The judgment of the United States District Court for the District of Colorado is REVERSED. The order dismissing Mr. Lettes' state law claims is reversed. ERISA preemption is the sole basis of federal jurisdiction in this case. Therefore, the order granting summary judgment on the ERISA claims is vacated,

and we remand with instructions to remand the case to state court.

Entered for the Court

Robert H. Henry

Circuit Judge

Click footnote number to return to corresponding location in the text.

*. This order and judgment is not binding precedent, except under the doctrines of law of the case, res judicata, and collateral estoppel. The court generally disfavors the citation of orders and judgments; nevertheless, an order and judgment may be cited under the terms and conditions of 10th Cir. R. 36.3.

1. The plan defined "Cause" as "(i) substantial and continued failure by the Eligible Employee to perform his services and duties to the Company . . . (ii) any act of fraud or embezzlement against the Company . . . or (iii) the conviction, or pleading guilty or no contest, to a felony." Appellant's App. at 740.

2. The plan defined "Good Reason" to mean "any of the following events: (i) material reduction in the Eligible Employee's compensation, benefits, title or duties, or (ii) a change in the Eligible Employee's principal place of employment which is more than 35 miles away from the Eligible Employee's pre-Change of Control place of employment, and more than 35 miles away from the Eligible Employee's primary residence." Appellant's App. at 741.

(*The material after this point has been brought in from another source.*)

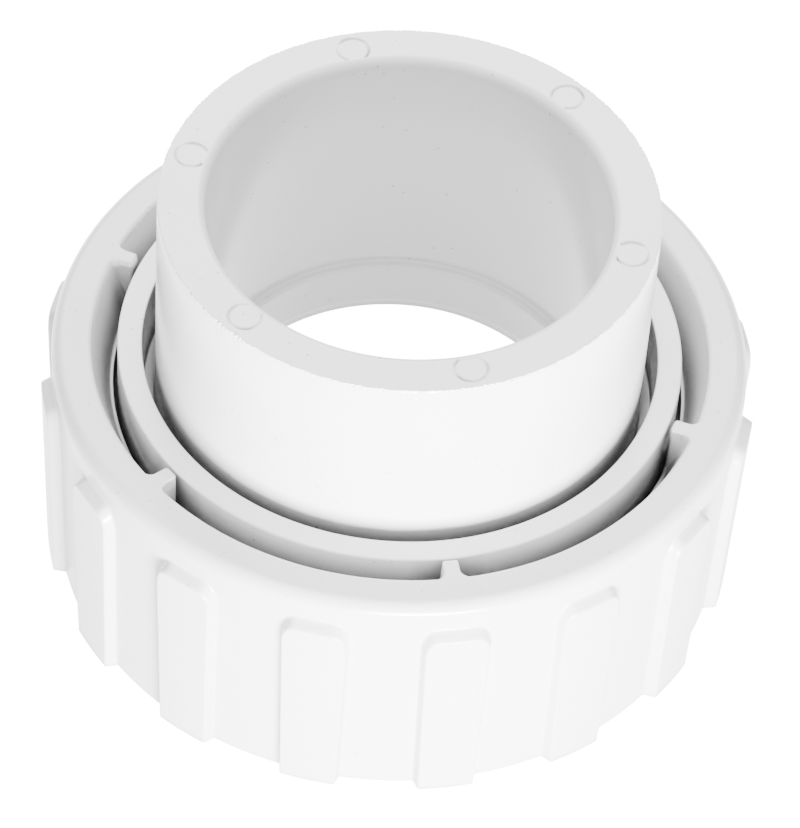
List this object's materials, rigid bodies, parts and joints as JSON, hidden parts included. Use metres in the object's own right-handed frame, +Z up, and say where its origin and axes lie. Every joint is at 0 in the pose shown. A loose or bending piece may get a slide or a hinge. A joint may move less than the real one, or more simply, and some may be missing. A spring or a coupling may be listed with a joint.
{
  "type": "pipe union half",
  "caption": "Half of a plastic pipe union: a socket tailpiece with a collar and flange, a loose ribbed coupling nut round it, and an O-ring in its sealing face.",
  "frame": {"origin": "on the pipe axis, in the plane of the nut's open end, which is the part's lowest plane", "axes": "+Z up along the pipe axis, towards the socket's mouth; -Y is the side the picture was taken from"},
  "size_m": [0.0886, 0.0886, 0.058],
  "materials": {
    "pipe_plastic": "satin moulded white PVC",
    "nut_plastic": "satin moulded white PVC",
    "seal_rubber": "matt black rubber"
  },
  "bodies": {
    "tailpiece": {"tailpiece": "pipe_plastic", "o_ring": "seal_rubber"},
    "nut": {"coupling_nut": "nut_plastic"}
  },
  "joints": [
    {"name": "nut_spin", "type": "hinge", "parent": "tailpiece", "child": "nut", "pos_m": [0, 0, 0.017], "axis": [0, 0, 1], "continuous": true}
  ]
}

3. Although the plan administrator had discretion to interpret ambiguities in the plan, the language setting out eligibility requirements was explicit and absolute, thus significantly limiting the administrator's discretion. The plan set out four specific components for the administrator to use in determining whether an eligible employee had good reason to refuse an offer of employment: "material reduction" in either compensation, benefits, title, or duties. Appellant's App. at 435. The administrator's only discretion lay in determining whether a reduction in any of those four areas was "material."